Whatever success Wells and Turgeon has this season will come partly from each knowing what to expect of the other. The same can be said of the other Terps who were in their first season with Turgeon a year ago. They better understand, for example, the premium Turgeon places on defense and getting to the foul line.

Wells should have little doubt how much his scoring is needed this year. Maryland will have less of an inside presence without Len. It also will be missing injured point guard Seth Allen for a couple months.

I'd look for Wells to help fill the gap. Turgeon is going to ask a lot of him, including playing the point in Allen's absence. We'll find out whether he is up to the challenge.

There's no football game Saturday. What's a Terps football fan to do?


Jonas Shaffer: Why, I'm glad you asked that question. If you've gotten this far into Terps Trio, you've shown yourself to have a certifiable passion for Maryland athletics. Congratulations.

But are you much of a Terps historian? Did you know, for instance, that in 1937, Maryland threatened to cancel a game with the Syracuse football team unless the then-Orangemen benched their star African-American player?

It's true. If you have some time to kill this weekend, I would highly suggest reading Deadspin.com's "76 Years Later, Maryland Tries To Right A College Football Wrong," by former Washington City Paper columnist Dave McKenna.

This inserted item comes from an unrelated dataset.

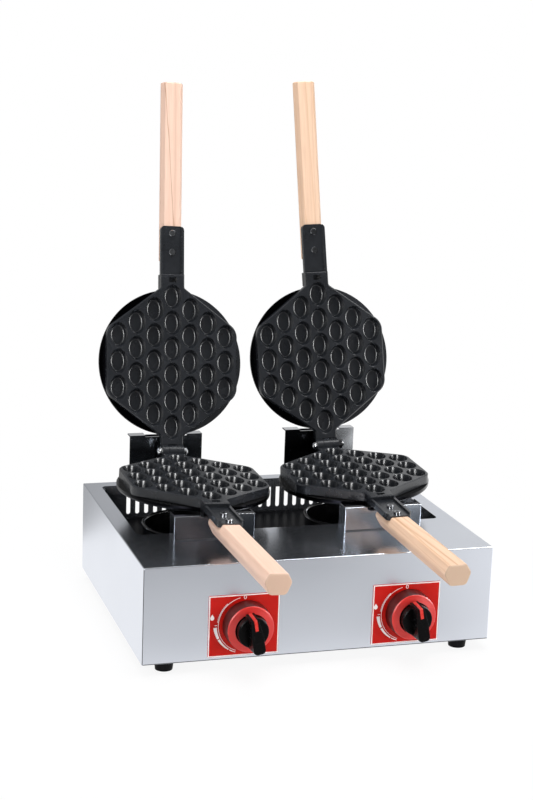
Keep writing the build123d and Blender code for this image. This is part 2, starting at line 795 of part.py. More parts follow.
# Burners: a cast bowl fed by a mixing tube, and a cap with a ring of flame ports
bowl_top_z = tray_z + burner_bowl_height
bowl_bottom_z = tray_z - burner_bowl_drop
tube_start_y = front_y + mixing_tube_start
for name, station in stations.items():
    bowl_x = station["x"]
    tube_start = Vector(station["knob_x"], tube_start_y, knob_z)
    tube_end = Vector(bowl_x, collar_y, knob_z)
    tube_direction = (tube_end - tube_start).normalized()
    tube_length = (tube_end - tube_start).length
    tube_plane = Plane(origin=tube_start, z_dir=tube_direction)
    with BuildPart() as burner_body:
        with BuildSketch(Plane.XY.offset(bowl_bottom_z)):
            with Locations((bowl_x, collar_y)):
                Circle(burner_bowl_radius)
        extrude(amount=bowl_top_z - bowl_bottom_z)
        with BuildSketch(Plane.XY.offset(tray_z)):
            with Locations((bowl_x, collar_y)):
                Circle(burner_flange_radius)
        extrude(amount=burner_flange_thickness)
        with BuildSketch(Plane.XY.offset(knob_z - throat_radius)):
            with Locations((bowl_x, collar_y)):
                Circle(throat_radius)
        extrude(amount=bowl_bottom_z - knob_z + throat_radius)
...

I won't spoil the goods of McKenna's investigation into the backstory of the Syracuse player in question, Wilmeth Sidat-Singh, but I do feel compelled to note this much: There is a happy ending.

Maryland athletic director Kevin Anderson has "decided ... to have a ceremony honoring Sidat-Singh the next time the Syracuse football team came to town. That will take place next Saturday. The athletic department has reserved a suite in Byrd Stadium for Sidat-Singh's relatives."

There will be a remembrance and tears and a history lesson that, for all of society's problems, we have come a long way since 1937.